Agricultural pesticides contaminate water across the globe

Photo credit: Carl Wycoff Photo credit: Carl Wycoff

Insecticidal pollution in global water ways receives little attention relative to other pollution sources. Now, a new meta-analysis published in the Proceedings of the National Academy of the Sciences has found that surface water pollution from agricultural pesticides “constitutes an excessive threat to aquatic biodiversity.” Researchers synthesized 838 peer-reviewed studies to evaluate the level to which surface waters worldwide were contaminated with toxic agricultural insecticides. Information on surface water contamination from more than 2,500 sites in 73 different countries was gathered to determine if the measured concentrations of insecticides exceeded the legally accepted threshold levels. Analyses showed that in the majority of water samples measured, insecticides were not detected. However, there was no scientific data for almost 90% of surface waters from areas of high agricultural intensity. Of the sites that did test positive for pesticides, more than half exceeded the legally acceptable levels of pesticide contamination.
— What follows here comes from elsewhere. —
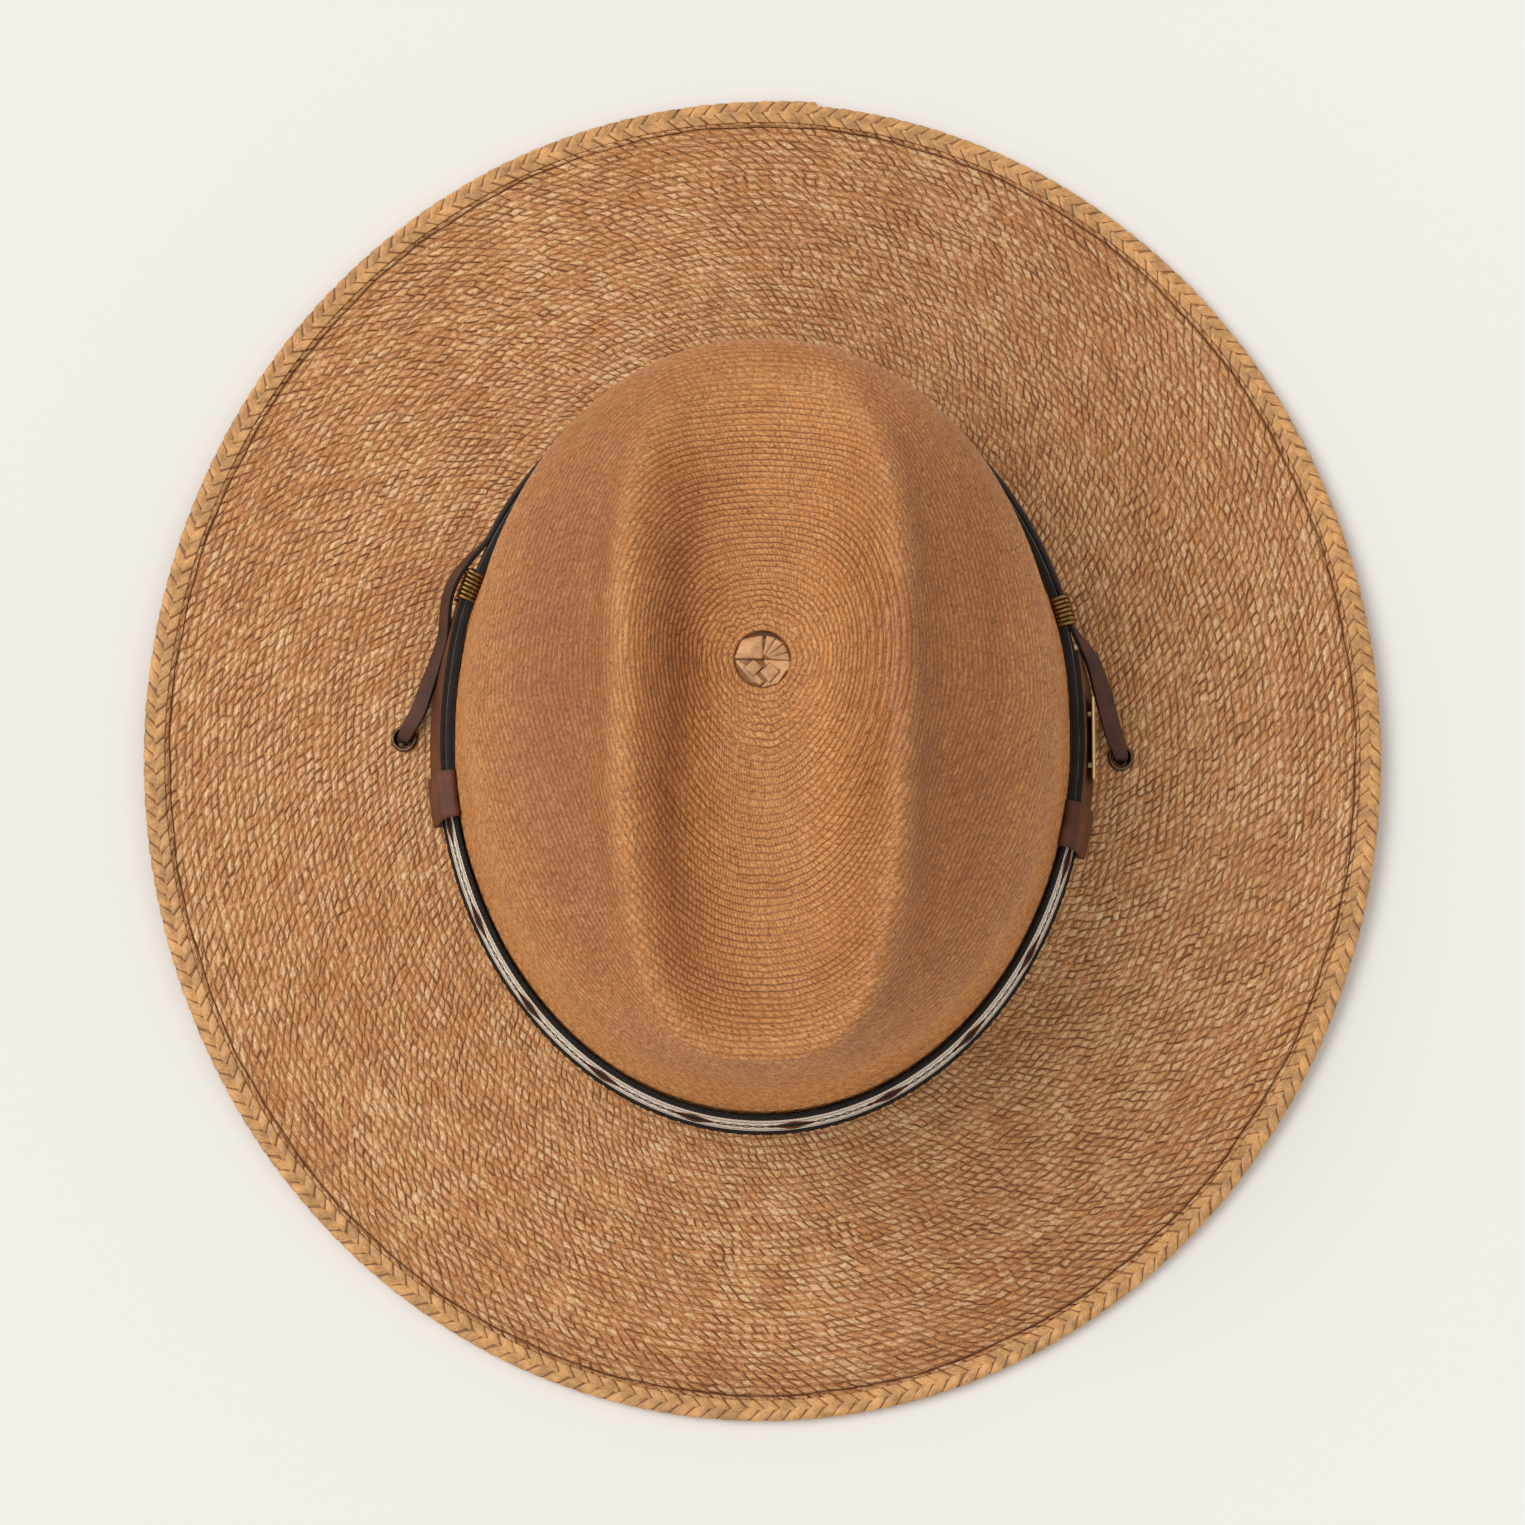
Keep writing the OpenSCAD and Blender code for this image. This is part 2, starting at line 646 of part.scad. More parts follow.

Even more surprising was that highly contaminated waters were present even in the countries with the strongest environmental regulations, with newer insecticides such as pyrethroids accounting for a larger amount of current pesticide contamination. “Reforming conventional agricultural systems and adopting promising approaches from organic farming, including the elimination of pesticides wherever applicable, in concert with the closing of yield gaps on underperforming lands and precision agricultural techniques, are possible ways to meet the twin challenges of providing sufficient food for a growing human population and reversing the global environmental impacts of agrochemical-based high-intensity agriculture,” the authors concluded.